Cloud to Edge: Benchmarking LLM Inference On Hardware-Accelerated Single-Board Computers
NPUs and GPUs on single-board computers can now run LLMs efficiently...
A new arXiv paper from researchers at the University of Greenwich proposes a multi-dimensional benchmarking methodology for evaluating large language model (LLM) inference on hardware-accelerated single-board computers (SBCs). The study tests four IoT-suitable edge platform configurations, including the Raspberry Pi 5 with Hailo-8 NPU and the NVIDIA Jetson Orin with GPU, measuring token throughput, power efficiency, and physical device size. The authors note that existing edge benchmarking efforts rely on CPU-only inference and lack coverage of genuine SBCs, leaving a gap for structured evaluation of NPU and GPU accelerators.
The results reveal that hardware accelerators like NPUs and GPUs provide substantial benefits over CPU-only setups, enabling practical LLM deployment in privacy-sensitive and connectivity-limited environments such as unmanned vehicles and portable ruggedized operations. The paper offers practical guidance for selecting optimal SBC-accelerator combinations, addressing challenges around data privacy, latency, and cost that are acute in operational technology and defence environments. This work highlights the growing feasibility of running capable LLMs at the edge, moving beyond traditional cloud-centric deployment.

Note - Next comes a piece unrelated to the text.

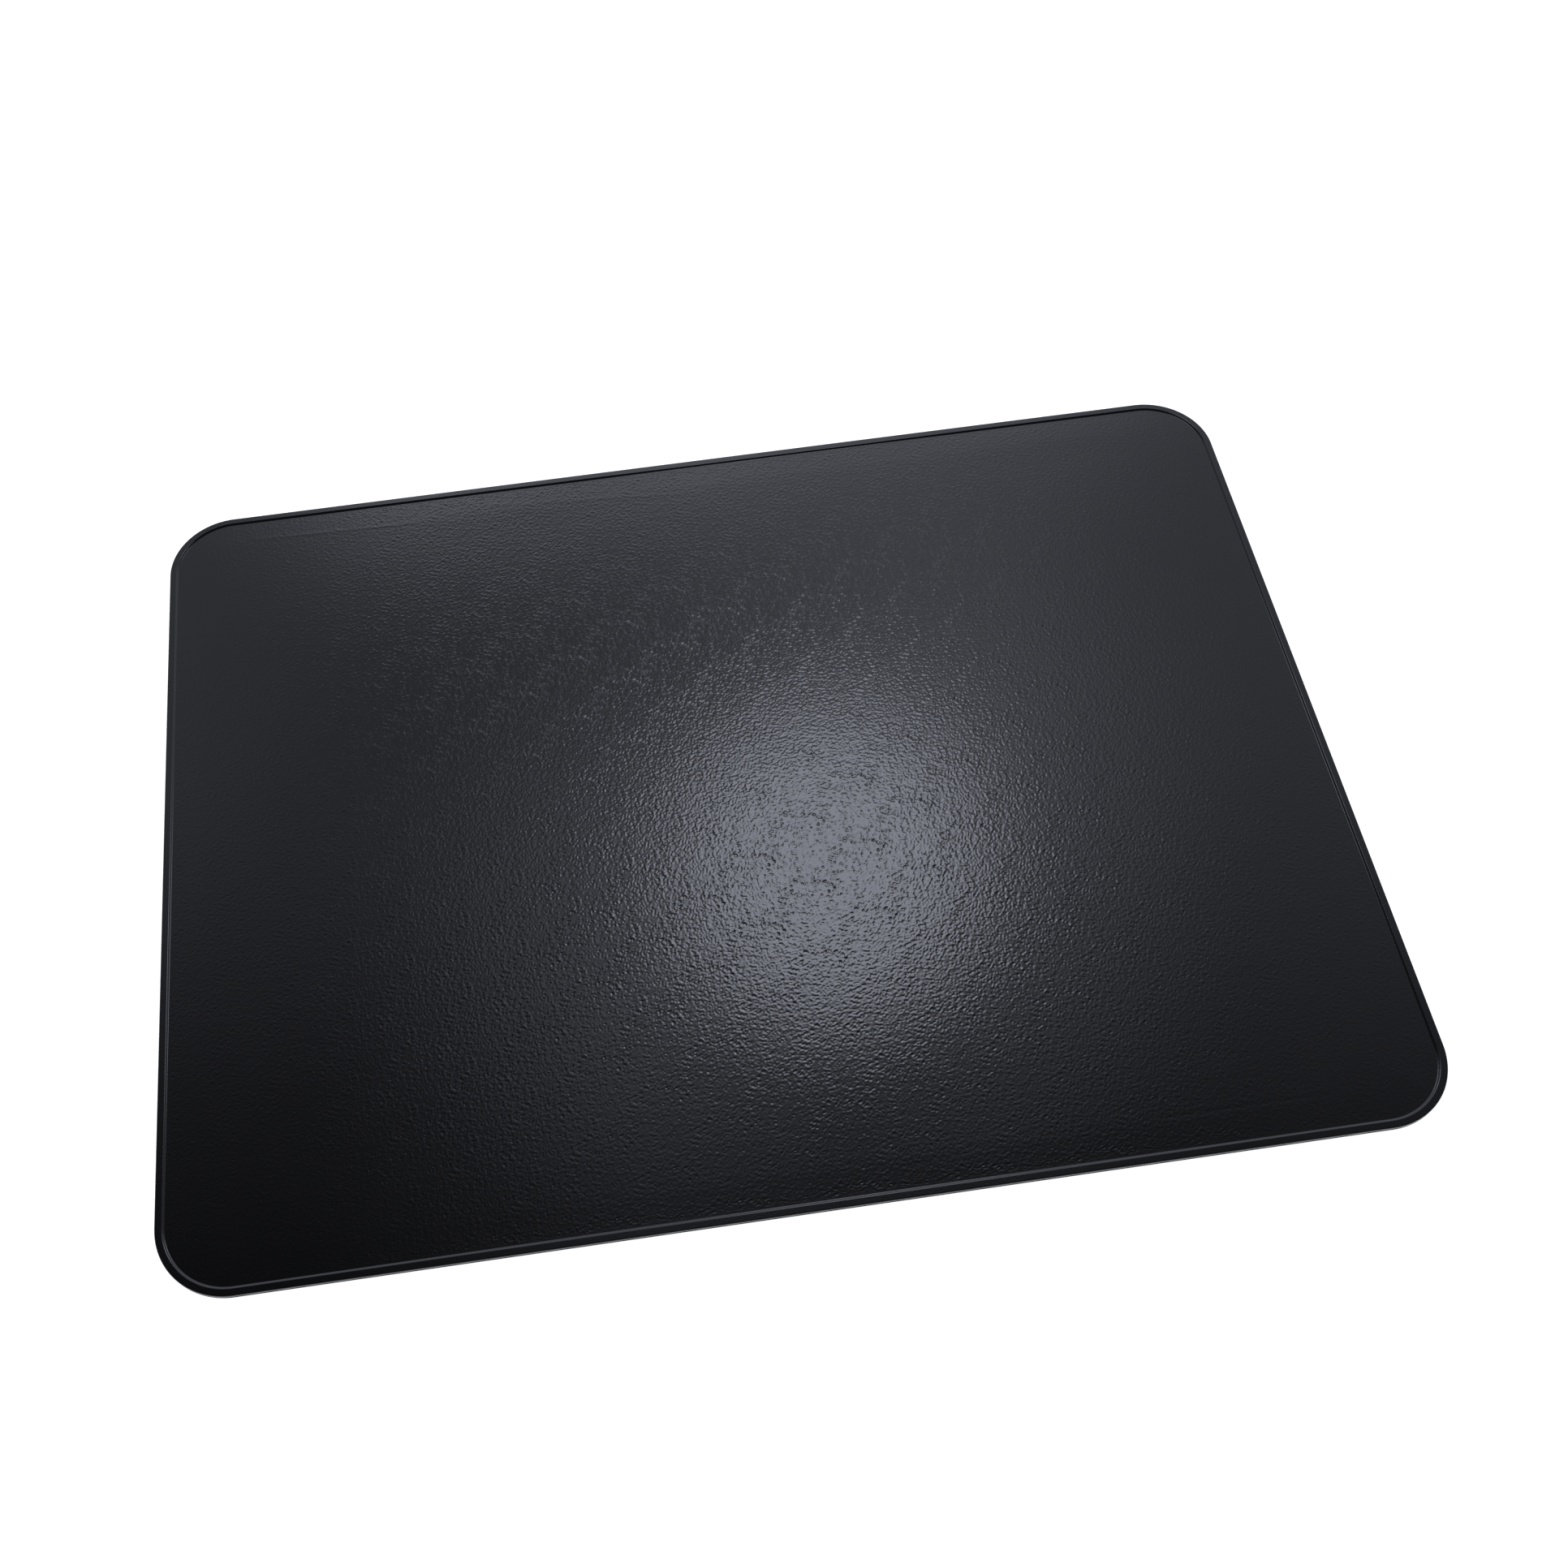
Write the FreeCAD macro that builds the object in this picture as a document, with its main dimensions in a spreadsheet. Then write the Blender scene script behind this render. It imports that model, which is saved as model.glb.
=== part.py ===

- Benchmarked four SBC configurations including Raspberry Pi 5 with Hailo-8 NPU and Jetson Orin with GPU
- Multi-dimensional evaluation covers token throughput, power efficiency, and physical device size
- NPUs and GPUs significantly outperform CPU-only setups for LLM inference at the edge
Why It Matters
Enables private, low-latency LLM deployment on edge devices for defence and IoT applications.